Earlier this spring, high-speed rail in California took two very significant steps. First Bay Area leaders announced a plan to electrify Caltrain, which would make it possible for Caltrain and high-speed rail to share the same tracks between San Jose and San Francisco. Second the California High-Speed Rail Authority released an updated business plan that cuts the cost of the train system by a third.
The new business plan (download the official summary here) still assumes an electrified train system that will travel between San Francisco and Los Angeles in 2 hours and 40 minutes (at 220 m.p.h.) and will operate without any ongoing subsidy.
There are four key changes in this updated business plan:
1. It lowers the cost of the high-speed rail system by $30 billion to $68.4 billion by adopting a “blended” approach. This focuses investment on upgrading existing regional and commuter rail systems, not building an entirely new statewide system. The blended approach is realistic and allows for the system to be built incrementally. In the 2011 business plan, the blended approach was estimated to cost $78 billion. It is now estimated to be $68.4 billion. The savings are primarily due to updated assumptions about inflation and faster construction time. This approach has greater political support in adjacent communities (namely on the Peninsula) and has successful precedents around the world, including France’s popular TGV.

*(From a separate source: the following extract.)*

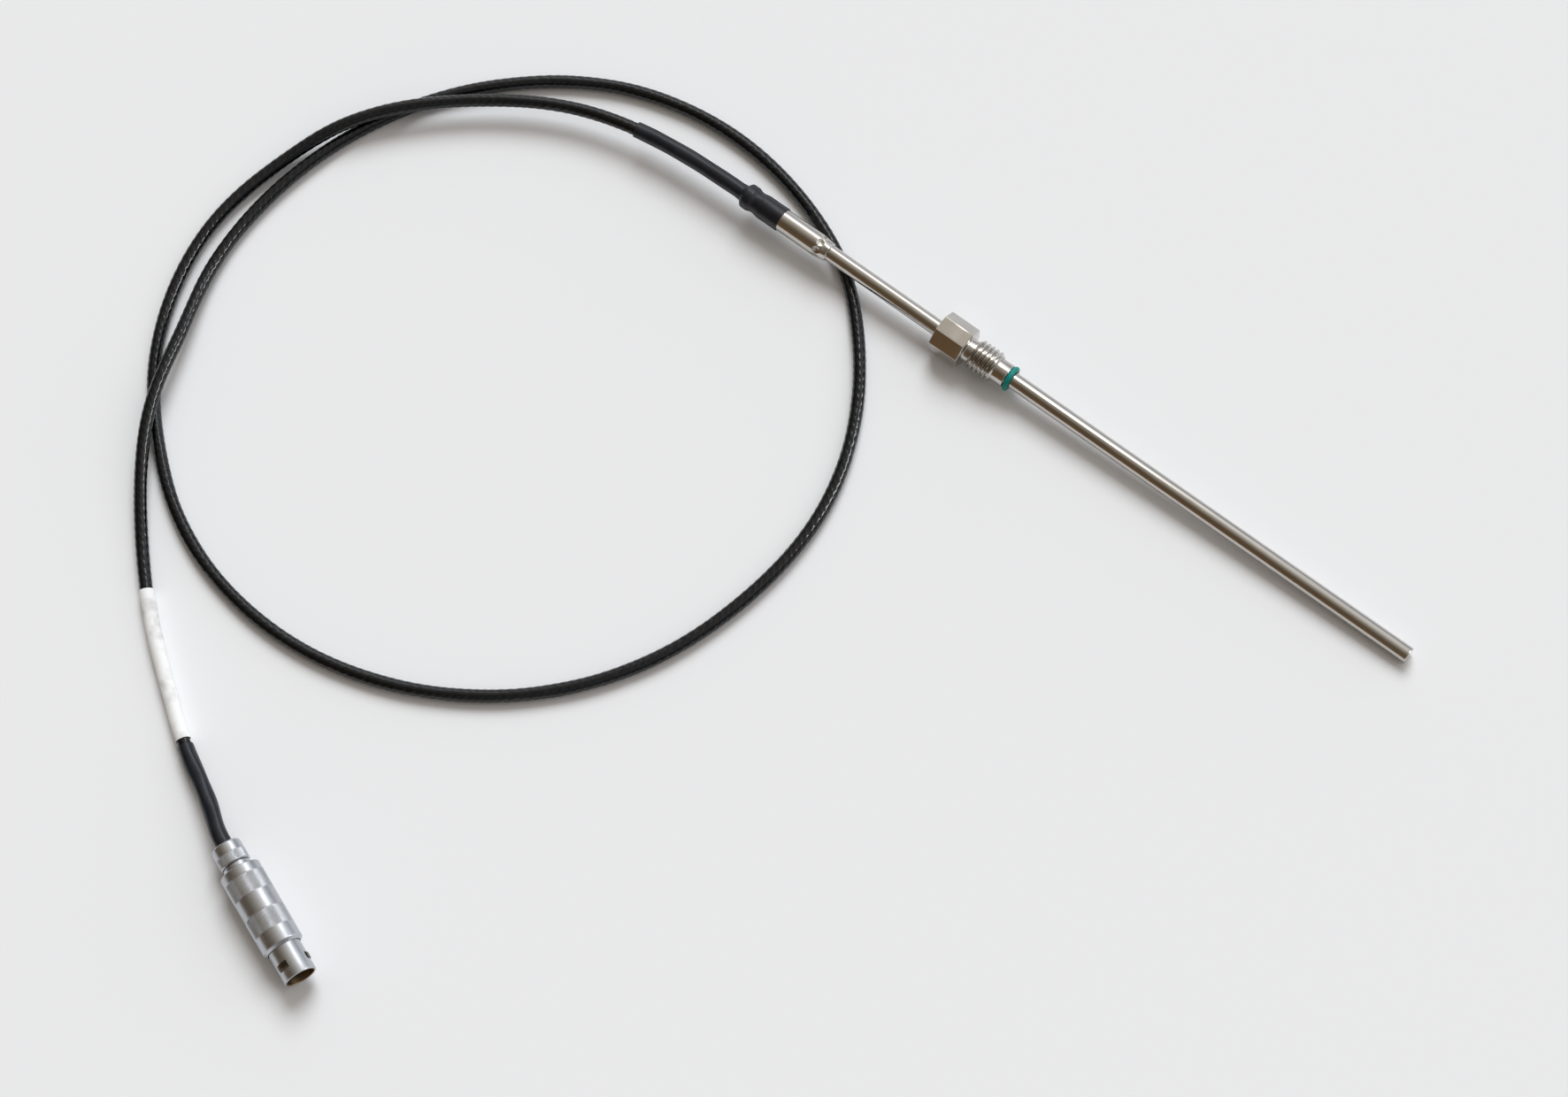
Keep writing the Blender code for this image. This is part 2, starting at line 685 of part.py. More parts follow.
def make_nut(plug):
    bore = CABLE_RADIUS + SHRINK_FIT + BOOT_CABLE_WALL + NUT_BORE_FIT
    bends = [math.pi / 2 * i / 4 for i in range(5)]
    rounding = [
        (NUT_ROUNDING * (1 - math.sin(a)), NUT_RADIUS - NUT_ROUNDING * (1 - math.cos(a))) for a in bends
    ]
    outline = rounding[::-1] + [
        (NUT_LENGTH, NUT_RADIUS),
        (NUT_LENGTH, NUT_THREAD_BORE),
        (NUT_REAR_WALL, NUT_THREAD_BORE),
        (NUT_REAR_WALL, bore),
        (0.0, bore),
    ]
    turned("collet_nut", outline, NICKEL, plug)


def make_collet(plug):
    start = NUT_REAR_WALL + SEAT
    flange_end = start + COLLET_FLANGE_LENGTH
    end = start + COLLET_LENGTH
    bore = CABLE_RADIUS + FIT
    outline = [
        (start, bore),
        (start, COLLET_FLANGE_RADIUS),
        (flange_end, COLLET_FLANGE_RADIUS),
        (flange_end, COLLET_RADIUS),
        (end, COLLET_RADIUS),
        (end, bore),
    ]
    collet = turned("collet", outline, NICKEL, plug)
    half = 0.5 * COLLET_SLOT_WIDTH / COLLET_RADIUS
    middles = [math.tau * i / COLLET_SLOTS for i in range(COLLET_SLOTS)]
    ranges = [(middle - half, middle + half) for middle in middles]
    slots = sectors_mesh(
        "collet_slots",
        end - COLLET_SLOT_LENGTH,
        end + CUTTER_MARGIN,
        bore - CUTTER_MARGIN,
        COLLET_RADIUS + CUTTER_MARGIN,
        ranges,
    )
    cut(collet, cutter("collet_slots", slots, plug))


def latch_middles():
    return [LATCH_TURN + math.tau * i / LATCHES for i in range(LATCHES)]


def make_shell(plug):
    thread_start = SHELL_STEP - NECK_LENGTH - REAR_THREAD_LENGTH
    neck_start = SHELL_STEP - NECK_LENGTH
    outline = [
        (thread_start, COLLET_RADIUS + FIT),
        (thread_start, NUT_THREAD_BORE - FIT),
        (neck_start, NUT_THREAD_BORE - FIT),
        (neck_start, NECK_RADIUS),
        (SHELL_STEP, NECK_RADIUS),
        (SHELL_STEP, SHELL_RADIUS),
        (SHELL_FRONT - SHELL_EDGE, SHELL_RADIUS),
        (SHELL_FRONT, SHELL_RADIUS - SHELL_EDGE),
        (SHELL_FRONT, SHELL_MOUTH_BORE),
        (LATCH_SEAT, SHELL_MOUTH_BORE),
        (LATCH_SEAT, INSERT_RADIUS + FIT),
        (INSERT_SEAT, INSERT_RADIUS + FIT),
        (INSERT_SEAT, SHELL_CABLE_BORE),
        (COLLET_SEAT_END, SHELL_CABLE_BORE),
        (COLLET_SEAT_END, COLLET_RADIUS + FIT),
    ]
    shell = turned("plug_shell", outline, NICKEL, plug)
    half = 0.5 * WINDOW_WIDTH / SHELL_RADIUS
    ranges = [(middle - half, middle + half) for middle in latch_middles()]
    windows = sectors_mesh(
        "latch_windows",
        WINDOW_START,
        WINDOW_START + WINDOW_LENGTH,
        SHELL_MOUTH_BORE - CUTTER_MARGIN,
        SHELL_RADIUS + CUTTER_MARGIN,
        ranges,
    )
    cut(shell, cutter("latch_windows", windows, plug))


def make_latch_sleeve(plug):
    """A ring with three springy fingers, whose tangs stand out through the shell's windows."""
    inner = INSERT_RADIUS + FIT
    outer = inner + LATCH_WALL
    tang = SHELL_RADIUS + TANG_PROUD
    tang_start = WINDOW_START + TANG_GAP
    tang_end = WINDOW_START + WINDOW_LENGTH - TANG_GAP
    outline = [
        (LATCH_SEAT + SEAT, inner),
        (LATCH_SEAT + SEAT, outer),
        (tang_start, outer),
        (tang_start, tang),
        (tang_end - TANG_SLOPE, tang),
        (tang_end, SHELL_RADIUS),
        (tang_end, outer),
        (FINGER_END, outer),
        (FINGER_END, inner),
    ]
    latch = turned("latch_sleeve", outline, NICKEL, plug)
    half = (0.5 * WINDOW_WIDTH - TANG_GAP) / SHELL_RADIUS
    step = math.tau / LATCHES
    ranges = [(middle + half, middle + step - half) for middle in latch_middles()]
    slots = sectors_mesh(
        "finger_slots",
        LATCH_RING_END,
        FINGER_END + CUTTER_MARGIN,
        inner - CUTTER_MARGIN,
        tang + CUTTER_MARGIN,
        ranges,
        FINGER_SLOT_STEPS,
    )
    cut(latch, cutter("finger_slots", slots, plug))


def make_release_sleeve(plug):
    """The outer sleeve, which slides back along the shell to let go of the latch."""
    bore = SHELL_RADIUS + SLIDE_FIT
    lip = NECK_RADIUS + SLIDE_FIT
    outline = [
        (RELEASE_START, lip),
        (RELEASE_START, RELEASE_RADIUS - RELEASE_EDGE),
        (RELEASE_START + RELEASE_EDGE, RELEASE_RADIUS),
        (RELEASE_END - RELEASE_FRONT_EDGE, RELEASE_RADIUS),
        (RELEASE_END, RELEASE_RADIUS - RELEASE_FRONT_EDGE),
        (RELEASE_END, bore),
        (RELEASE_START + RELEASE_LIP, bore),
        (RELEASE_START + RELEASE_LIP, lip),
    ]
    turned("release_sleeve", outline, NICKEL, plug)


def make_contacts(plug):
    start = INSERT_SEAT + SEAT
    insert = turned("contact_insert", rod_outline(start, INSERT_END, INSERT_RADIUS), INSULATOR, plug)
    turn = math.pi / WIRES
    spots = circle_spots(WIRES, PIN_CIRCLE, turn)
    core_spots = circle_spots(WIRES, WIRE_CIRCLE, turn)
    hole = PIN_RADIUS + FIT
    holes = holes_mesh("pin_holes", start - CUTTER_MARGIN, INSERT_END + CUTTER_MARGIN, hole, spots)
    cut(insert, cutter("pin_holes", holes, plug))
    pin = turned_mesh(
        "contact_pin",
        [
            (PIN_START, 0.0),
            (PIN_START, PIN_RADIUS),
            (PIN_END - PIN_TIP, PIN_RADIUS),
            (PIN_END, PIN_RADIUS - PIN_TIP),
            (PIN_END, 0.0),
        ],
        SMALL_SIDES,
    )
    pin.materials.append(material(GOLD))
    for number, (spot, core, look) in enumerate(zip(spots, core_spots, WIRE_COLOURS), 1):
        add(f"contact_pin_{number}", pin, None, plug, spot)
        first = (JACKET_END + SEAT, core[1], core[2])
        last = (PIN_START - SEAT, spot[1], spot[2])
        tube_curve(f"plug_conductor_{number}", [first, last], WIRE_RADIUS, 2, look, plug)


def main():
    clear_scene()
    probe = empty("probe_axis", (FRONT_X, 0.0, FRONT_Z), (0.0, PITCH, 0.0))
    plug = empty("plug_axis", PLUG_REAR, (0.0, 0.0, PLUG_HEADING))
    bpy.context.view_layer.update()

    make_sheath(probe)
    make_fitting(probe)
    make_o_ring(probe)
    make_transition_sleeve(probe)
    make_ferrule(probe)
    cores_end = make_wires(probe, make_element(probe))

    # The cable's line starts straight behind the sheath and ends straight in the plug.
    line_start = SHEATH_TAIL
    probe_stations = (line_start, -cores_end, SLEEVE_REAR, CABLE_STRAIGHT)
    plug_stations = (LINE_TURN, NUT_REAR_WALL, SHELL_STEP)
    on_probe = [probe.matrix_world @ Vector((-station, 0, 0)) for station in probe_stations]
    on_plug = [plug.matrix_world @ Vector((station, 0, 0)) for station in plug_stations]
    free = [Vector(point) * MM for point in ROUTE]
    route = smooth_line(on_probe + free + on_plug)
    plug_rear = route.length - SHELL_STEP
    points = cable_points(route, -cores_end - line_start + SEAT, plug_rear + JACKET_END)
    tube_curve("signal_cable", points, CABLE_RADIUS, CABLE_RINGS, JACKET)
    line = Line([route.at(0.0)] + points)
    make_probe_boot(line, line_start)
    make_cable_sleeves(line, line.length - JACKET_END + PLUG_BOOT_INSIDE)

    make_nut(plug)
    make_collet(plug)
    make_shell(plug)
    make_latch_sleeve(plug)
    make_release_sleeve(plug)
    make_contacts(plug)


main()
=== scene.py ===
"""Looks of the resistance temperature probe, its cable and its push-pull plug."""

import json
import math

import bmesh
import bpy
import numpy as np
from mathutils import Matrix, Vector


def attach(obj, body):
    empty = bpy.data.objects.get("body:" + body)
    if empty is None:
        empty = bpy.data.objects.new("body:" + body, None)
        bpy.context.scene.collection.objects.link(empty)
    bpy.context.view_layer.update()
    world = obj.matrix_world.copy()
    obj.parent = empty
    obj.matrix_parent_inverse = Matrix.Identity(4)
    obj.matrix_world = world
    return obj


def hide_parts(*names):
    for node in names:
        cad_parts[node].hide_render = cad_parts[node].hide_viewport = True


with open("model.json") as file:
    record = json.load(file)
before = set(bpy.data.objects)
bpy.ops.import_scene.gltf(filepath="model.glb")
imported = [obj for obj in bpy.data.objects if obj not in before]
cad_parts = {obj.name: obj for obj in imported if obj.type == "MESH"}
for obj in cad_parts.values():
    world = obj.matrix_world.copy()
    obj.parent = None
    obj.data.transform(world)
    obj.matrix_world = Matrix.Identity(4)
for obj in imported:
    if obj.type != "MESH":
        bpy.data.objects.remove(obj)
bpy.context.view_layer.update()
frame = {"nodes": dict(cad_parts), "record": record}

MM = 0.001
ROOT = "sensor"

# The photograph's frame and the camera that fits it
IMAGE_WIDTH = 1772
FOCAL_PX = 4540.0
SENSOR_WIDTH = 36.0
CLIP_START = 0.05
CLIP_END = 20.0
CAMERA_TARGET = Vector((-47.5, -79.5, 0.0)) * MM
CAMERA_DISTANCE = 1.1641
CAMERA_HEADING = math.radians(135.97)
CAMERA_ELEVATION = math.radians(71.0)
CAMERA_ROLL = math.radians(9.0)

# The light, fitted to the photograph's shadows and highlights. The sun gives shadows and shade,
# and metal and cable reflect the room and the panels.
SUN_STRENGTH = 2.36
SUN_COLOUR = (0.95, 1.0, 1.04)
SUN_WIDTH = math.radians(32.0)
SUN_DIRECTION = (-0.34, 0.61, 0.715)
# The room's colour by how far a direction leans to +Y
ROOM = [
    (-1.0, (0.21, 0.13, 0.065)),
    (-0.93, (0.165, 0.105, 0.055)),
    (-0.7, (0.13, 0.095, 0.06)),
    (-0.48, (0.17, 0.135, 0.095)),
    (-0.25, (0.27, 0.235, 0.19)),
    (0.0, (0.43, 0.39, 0.335)),
    (0.25, (0.65, 0.59, 0.51)),
    (0.5, (0.9, 0.88, 0.86)),
    (0.9, (0.87, 0.88, 0.91)),
    (0.97, (0.5, 0.51, 0.54)),
    (1.0, (0.2, 0.2, 0.22)),
]
SIDE_START = 0.55  # lean to either side from which the room is darker
SIDE_FULL = 0.95
SIDE_LEVEL = 0.4
FILL = (0.24, 0.26, 0.29)  # cool light from the side that the probe's tip points to
FILL_START = -0.05
FILL_FULL = 0.45
# Level glowing panels: centre, size, width of the faded edges, strength
PANELS = {
    "panel": ((-0.5, 0.62, 0.6), (1.05, 0.62), (0.3, 0.25), 2.3),
    "core": ((-0.13, 0.35, 0.59), (0.17, 0.25), (0.06, 0.06), 8.0),  # the panel's brightest part
    "window": ((0.78, 0.62, 0.6), (0.42, 0.8), (0.08, 0.15), 18.0),  # glints on the cable
}
FLOOR_COLOUR = (0.79, 0.79, 0.8, 1.0)
FLOOR_REACH = 3.0

# Rounding and closeness of outlines
SMALL_ROUND = 0.1 * MM
NO_ROUND = 0.0
AXIS_GAP = 0.02 * MM  # how near its axis a turned end face starts
TINY = 1e-9

# The sheath. Distances along the probe run from the block's front face towards the tip.
SHEATH_RADIUS = 2.5 * MM
SHEATH_WALL = 0.5 * MM
SHEATH_REACH = 156.0 * MM
SHEATH_TAIL = 56.0 * MM
SHEATH_SIDES = 96
TIP_WALL = 0.8 * MM
TIP_EDGE = 0.4 * MM
TIP_ROUND = 0.45 * MM
TIP_STEPS = 6

# The threaded fitting
BLOCK_HALF_WIDTH = 6.0 * MM
BLOCK_LENGTH = 10.0 * MM
BLOCK_EDGE = 0.35 * MM
BLOCK_ROUND = 0.3 * MM
BLOCK_CORNER = 0.06  # fillet of the octagon's corners, as a share of its half width
RELIEF_RADIUS = 3.7 * MM
RELIEF_END = 2.2 * MM
RELIEF_FILLET = 0.5 * MM
THREAD_ROOT = 4.08 * MM
THREAD_DEPTH = 0.92 * MM
THREAD_PITCH = 1.5 * MM
THREAD_END = 10.6 * MM
THREAD_RINGS = 90
ROOT_FLAT = 0.25  # shares of the pitch
CREST_FLAT = 0.125
THREAD_SOFTENING = 0.12
NOSE_END = 14.6 * MM
NOSE_ROUND = 0.3 * MM
FITTING_BORE = 2.65 * MM

# The O-ring on the sheath
RING_SECTION = 0.75 * MM
RING_MIDDLE = 3.31 * MM
RING_AT = 15.55 * MM
RING_TILT = math.radians(1.5)
RING_SIDES = 72
RING_SECTION_SIDES = 24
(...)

2. While starting construction in the Central Valley, it includes early investments in the Bay Area and Los Angeles (the “bookends” of the system). This includes the decision to help fund the electrification of Caltrain with a $700 million statewide investment in addition to $800 million in local and regional funds to help electrify Caltrain by 2020. Electrifying Caltrain will speed service (since electric trains can stop and start faster than diesel ones) and will reduce emissions by 90 percent. The new business plan also includes investment in upgrading the rail systems in the Los Angeles area. Overall, $3.5 billion will go into the urban systems over the next eight years.
3. It proposes that the initial operating segment will connect from the Central Valley to Southern California.The 2011 business plan proposed that the initial construction section would run from Madera (south of Merced) to Bakersfield. This business plan assumes that the system will begin with passenger service from Merced to a station in the San Fernando Valley. To connect from the Central Valley to Southern California requires investment in building passenger rail tracks over the Tehachapi Mountains to connect Bakersfield and Palmdale. This business plan assumes that this segment will have sufficient ridership and revenue to exceed its cost and will be self-sustaining without need for operating subsidy.
4. It makes high-speed trains part of an integrated statewide transportation system in California, where each investment has immediate benefits to its respective region. While the initial construction and operating segments will be to the south, the California High-Speed Rail Authority is proposing improvements to the existing regional rail system between the Central Valley and the Bay Area, namely the Altamont Commuter Express from Stockton to San Jose and Amtrak’s San Joaquin line from the East Bay to Stockton or Sacramento via Contra Costa County.
While we commend Bay Area leaders and the California High-Speed Rail Authority for taking these important steps to move the project forward, SPUR remains concerned that high-speed rail’s initial operating segment runs from the Central Valley to Southern California and will not connect to the Bay Area. We are also concerned that there is not yet funding to extend Caltrain’s service from the current San Francisco station at 4th and King to the new Transbay Transit Center in downtown. This raises a few questions:
· When will be there be a one-seat ride from San Francisco to Los Angeles?
· If there is funding to upgrade the Altamont Commuter Express over the Altamont Pass, does this mean a rider from San Francisco would take Caltrain to San Jose and then ACE to Stockton before connecting to the trunk line to Los Angeles?
· Does this mean that we should rethink Dumbarton Rail as an electrified service that could bring upgrades and electrified ACE trains to meet up with Caltrain on the Peninsula?
· What will it take to fully fund high-speed service over the Pacheco Pass south of San Jose?
The new plan puts the onus on the Bay Area as a region — and SPUR as a civic voice — to find the money to both bring Caltrain and high-speed service to San Francisco’s key transit hub and connect that service to the initial high-speed operating segment in the Central Valley.
Despite our concerns about the initial focus on the connection to Southern California, we at SPUR (like the mayors of California’s major cities) remain strong supporters of high-speed rail. The blended approach takes a pragmatic tack — without sacrificing true high-speed service.